Since the Act came into force in 1953, grants totalling over £9 million have been offered in England, of which perhaps one quarter has been for country houses. In Scotland for the same period the figure is approximately £1.5 million, about half of which has gone to country houses. In Wales grants totalling nearly £1 million have been offered, of which, again, one quarter has been for country houses. These grants, I should explain, are offered towards the cost of repairs and maintenance of such buildings and their contents if the owners cannot meet the whole of the cost out of their own resources. The grant is made under certain conditions, one of the most important of which is an obligation to allow the public suitable access.

On the subject of the existing estate duty treatment of works of art, at present those which are approved as being of sufficient quality are exempt from estate duty for so long as they are not sold. Then they become liable to estate duty but only in connection with the death immediately preceding the event which gives rise to the charge. An exempted work may, however, be sold by private treaty to the National Gallery, or the British Museum or to any other public collection without attracting duty.
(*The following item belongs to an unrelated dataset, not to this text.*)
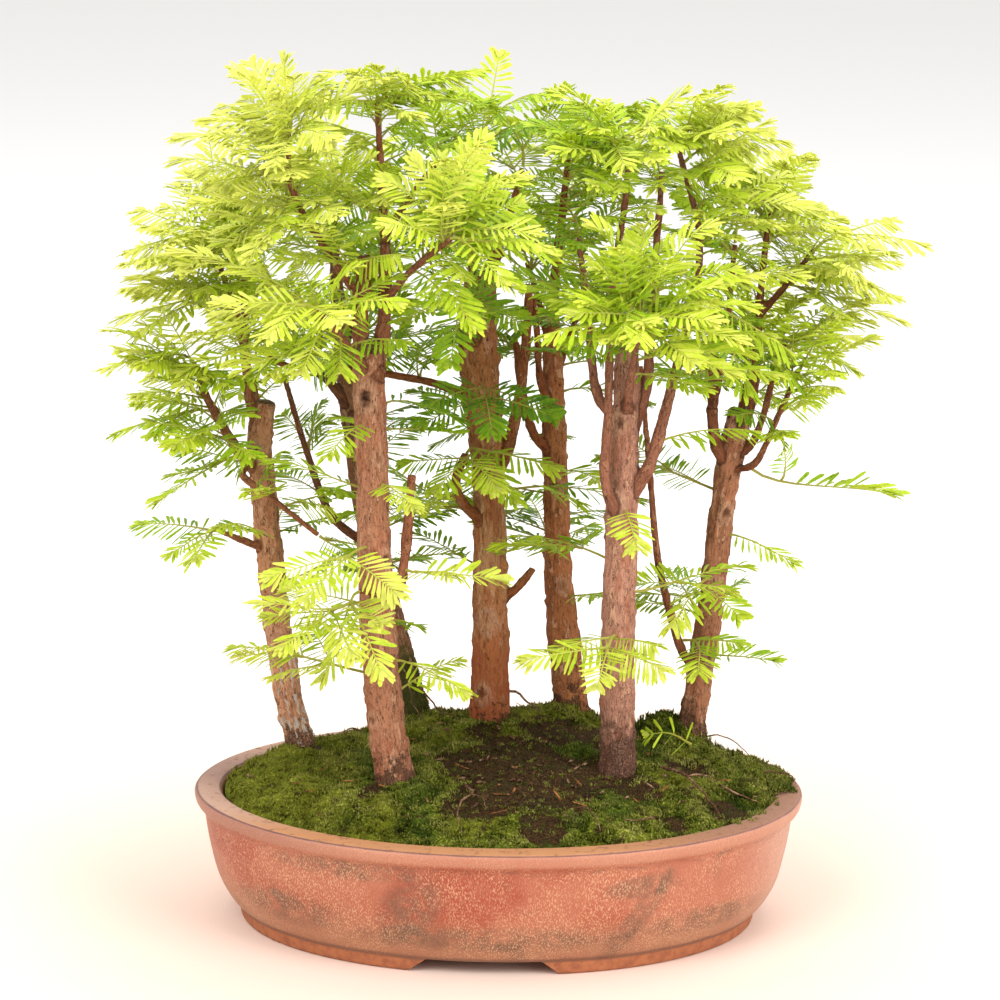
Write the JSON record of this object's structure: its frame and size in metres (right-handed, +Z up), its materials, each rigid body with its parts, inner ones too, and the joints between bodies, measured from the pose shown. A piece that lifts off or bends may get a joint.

The price which is fixed for such sales ensures that the bulk of the tax savings goes to the public collection, but that some part goes to the owner in order to encourage him to sell in this way rather than on the open market.

My Lords, these arrangements make it possible for works of art to remain in private hands, whether on public display or not, throughout many generations. Works of art or pre-eminent quality, land, and buildings, may be accepted in payment of estate duty by the Commissioners of Inland Revenue. In these circumstances the net cash position of the executors is the same as if the work had been sold by private treaty to a public collection. The Government fully take into account the wishes of those concerned in the allocation of any such property: within this their aim is that the work should go to the most appropriate national or local contribution.
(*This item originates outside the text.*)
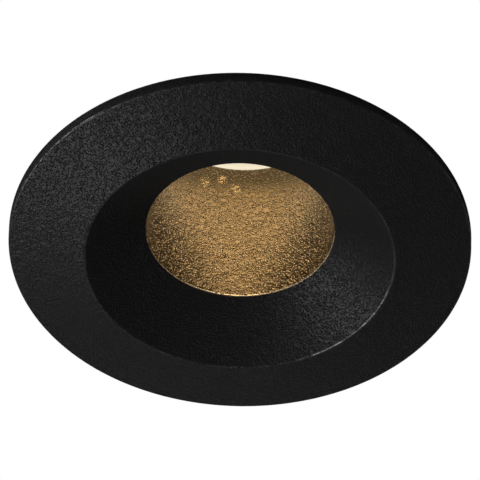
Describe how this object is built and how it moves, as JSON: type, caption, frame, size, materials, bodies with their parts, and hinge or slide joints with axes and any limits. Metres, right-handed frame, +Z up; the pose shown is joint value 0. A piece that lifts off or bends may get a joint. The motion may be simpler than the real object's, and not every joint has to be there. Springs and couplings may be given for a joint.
{
  "type": "recessed downlight",
  "caption": "Round recessed ceiling downlight: textured bezel with a ridge, deep anti-glare tube, finned housing and sprung clips that grip the ceiling board.",
  "frame": {"origin": "on the light's axis, in the plane of the ceiling's underside, where the rear collar enters it", "axes": "+Z up along the axis into the ceiling void, +X through the right spring clip, -Y towards the cable gland"},
  "size_m": [0.1278, 0.09, 0.0887],
  "materials": {
    "black_coat": "black sand-textured powder coat",
    "bronze_coat": "bronze-gold sand-textured coat",
    "housing_coat": "black satin powder coat",
    "cast_aluminium": "die-cast, blasted",
    "turned_aluminium": "black anodised, turned",
    "satin_glass": "satin-etched tempered glass",
    "clear_lens": "clear moulded lens",
    "foam": "closed-cell foam",
    "silicone": "translucent silicone",
    "black_rubber": "matt black rubber",
    "soft_sleeve": "soft dipped vinyl",
    "white_plastic": "white heat-proof plastic",
    "black_plastic": "black polyamide",
    "board": "white ceramic board",
    "phosphor": "yellow phosphor under silicone",
    "thermal_pad": "grey thermal pad",
    "zinc_steel": "bright zinc plate",
    "spring_steel": "spring steel"
  },
  "bodies": {
    "root": {"trim_ring": "black_coat", "aperture_tube": "bronze_coat", "ceiling_gasket": "foam", "glass_disc": "satin_glass", "glass_seal": "silicone", "glass_retaining_ring": "turned_aluminium", "housing": "housing_coat", "trim_screws": "zinc_steel", "tir_lens": "clear_lens", "lens_holder": "white_plastic", "led_substrate": "board", "led_emitter": "phosphor", "led_holder": "white_plastic", "led_holder_screws": "zinc_steel", "thermal_pad": "thermal_pad", "heat_sink": "cast_aluminium", "heat_sink_seal": "silicone", "heat_sink_screws": "zinc_steel", "gland_body": "black_plastic", "gland_seal": "black_rubber", "gland_nut": "black_plastic", "clip_bracket_right": "zinc_steel", "bracket_screws_right": "zinc_steel", "clip_pin_right": "zinc_steel", "torsion_spring_right": "spring_steel", "clip_bracket_left": "zinc_steel", "bracket_screws_left": "zinc_steel", "clip_pin_left": "zinc_steel", "torsion_spring_left": "spring_steel"},
    "clip_right": {"spring_clip_right": "spring_steel", "clip_sleeve_right": "soft_sleeve"},
    "clip_left": {"spring_clip_left": "spring_steel", "clip_sleeve_left": "soft_sleeve"}
  },
  "joints": [
    {"name": "clip_swing_right", "type": "hinge", "parent": "root", "child": "clip_right", "pos_m": [0.0322, 0, 0.0108], "axis": [0, -1, 0], "range_deg": [0, 104], "stiffness_Nm_per_rad": 0.12, "springref_deg": -57.3, "deforming": ["torsion_spring_right"]},
    {"name": "clip_swing_left", "type": "hinge", "parent": "root", "child": "clip_left", "pos_m": [-0.0322, 0, 0.0108], "axis": [0, 1, 0], "range_deg": [0, 104], "stiffness_Nm_per_rad": 0.12, "springref_deg": -57.3, "deforming": ["torsion_spring_left"]}
  ]
}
That, very baldly, my Lords, is the present situation. The present arrangements are, therefore, designed to enable the public to enjoy works of art which might otherwise have been sold abroad, by visiting those public collections which display them. There are also conditions designed to ensure that while the works remain in private hands they are well maintained and available for research. But whether these objectives should call for corresponding concessions when the wealth tax is introduced is, of course, for consideration; and so, once the overall policy is decided, is the means for carrying out whatever that decision may be. To-day's discussion about this matter will illuminate the issues. Because of pressing business, I hope the House will forgive me if I do not stay during the debate, but I shall ask my noble friend Lord Strabolgi to be my eyes and ears. I shall certainly read all that is said and I will ensure that those who are directly concerned in the matter are fully appraised of your Lordships' views.
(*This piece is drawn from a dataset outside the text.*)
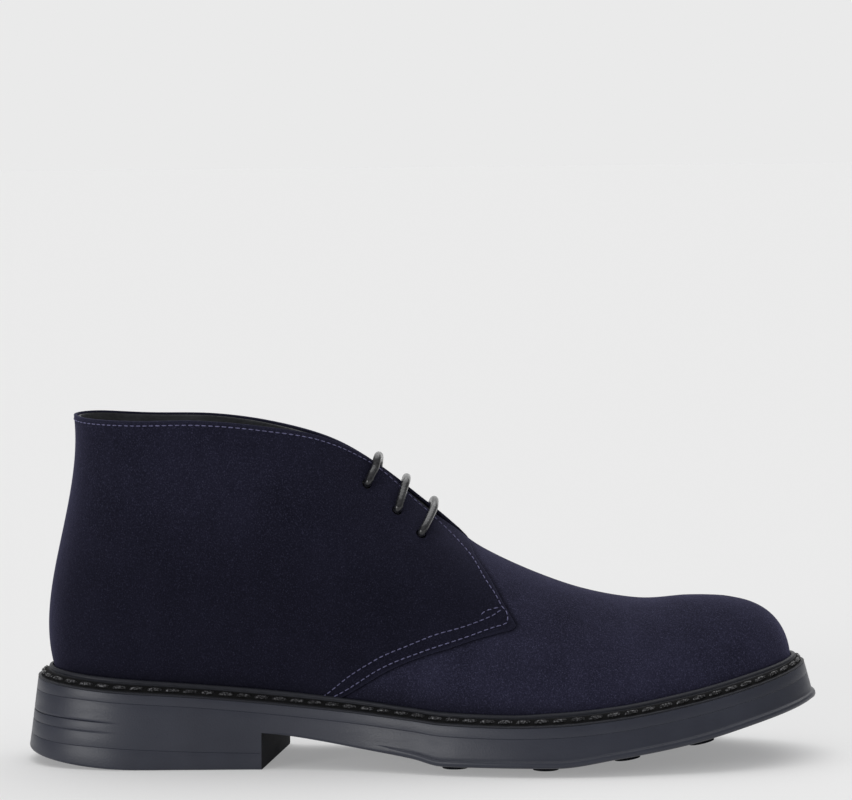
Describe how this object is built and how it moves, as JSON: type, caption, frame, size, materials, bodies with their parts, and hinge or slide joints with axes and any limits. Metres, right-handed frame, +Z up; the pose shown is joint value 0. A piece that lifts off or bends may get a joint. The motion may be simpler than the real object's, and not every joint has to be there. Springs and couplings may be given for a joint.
{
  "type": "chukka boot",
  "caption": "Right ankle boot of dark suede with a lace throat, a storm welt all round and a studded rubber sole with a stacked heel.",
  "frame": {"origin": "on the floor, under the middle of the boot's box", "axes": "+X from heel to toe, +Y to the inner (medial) side, +Z up"},
  "size_m": [0.3088, 0.1104, 0.1359],
  "materials": {
    "sole_rubber": "satin dark blue-grey rubber",
    "sole_edge": "burnished dark blue-grey edge with moulded lines",
    "welt_leather": "waxed black storm welt with thick stitches",
    "insole_leather": "plain dark leather",
    "suede": "matt midnight navy suede",
    "lining_leather": "smooth dark lining leather",
    "lace_cord": "waxed round braided cord"
  },
  "bodies": {
    "root": {"outsole": "sole_rubber", "heel": "sole_edge", "top_piece": "sole_rubber", "midsole": "sole_edge", "welt": "welt_leather", "insole": "insole_leather", "upper": "suede", "tongue": "lining_leather", "lace": "lace_cord"}
  },
  "joints": []
}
The Government are particularly alive to all the recent Press commentaries on this subject, and to the representations made by the British Tourist Authority. We recognise the interlocking issues posed by a country house and its chattels. We know that the revenue drawn from visitors by even the most successful of all homeowners can do no more than cover routine running costs and maintenance. I acknowledge that a wealth tax may pose difficult problems for the continued existence of the historic English country house and its historic collections of works of art; but these problems can be resolved only at the right time, when the nature of the tax is clear. As to the position in those countries, those successful European countries, where there is a wealth tax—and the noble Duke himself referred to them—in the case of Sweden, Denmark and Holland works of art are exempt; in Norway, on the other hand, they are chargeable. In Austria, works of living or recently deceased Austrian artists are exempt; and in Germany works of national importance are exempt.

I am sure that the noble Duke and other Members of your Lordships' House who will be speaking in to-day's debate will understand that there is nothing that either I or my noble friend Lord Strabolgi can say which will give any indication whatsoever, either encouragingly or discouragingly, in reply. The only commitment is the one I have already given: that we shall listen to and study with the utmost care what has been said. In conclusion, may I once again express our appreciation to the noble Duke, the Duke of Grafton, for having initiated this debate. We shall now look forward to hearing what others have to say on the subject—which, I repeat, we shall study with the most infinite care.

LORD ROBBINS

My Lords, before the noble Lord sits down, I wonder whether he can be coaxed into giving one piece of information about the Green Paper. Will it contain an authoritative statistical appendix relating to those figures about the distribution of wealth to which he himself referred? I ask because, as the noble Lord will be aware, there has been severe professional criticism of these figures recently—and I am not referring to information issued by people who might simply be suspect in the noble Lord's eyes. I refer particularly to an important article by no less a person than Professor Alan Day, which appeared about three months ago in theObserver

LORD SHEPHERD

My Lords, as much as I should like to be coaxed by the noble Lord, I do not intend to be and I am sure he would not expect it of me.

LORD WINDLESHAM

My Lords, before the noble Lord finally resumes his seat—and I apologise for pressing him at this point; it is not a good practice for too many people to chip in after a speaker has completed his speech, but he is speaking for the Government and this is a most important debate—he made considerableplay on two or three occasions in his speech with the timing of to-day's debate in relation to the Green Paper. I think we understand that he cannot help the House today by telling us what proposals are in the Government's mind. We accept that. But I hope he will give us an assurance that what is said in this debate by noble Lords with great experience across the whole field will influence the Government, and will influence their mind and their thinking when they prepare what appears in the Green Paper.

LORD SHEPHERD

My Lords, I should have thought that the noble Lord would give credit to this Government, in particular, for the fact that on many subjects and on many pieces of legislation, we have had an open mind and have been only too willing to receive ideas and views. I would not wish to go any further than what I have said in my speech, which is that we will study all that is said this afternoon with the most infinite care.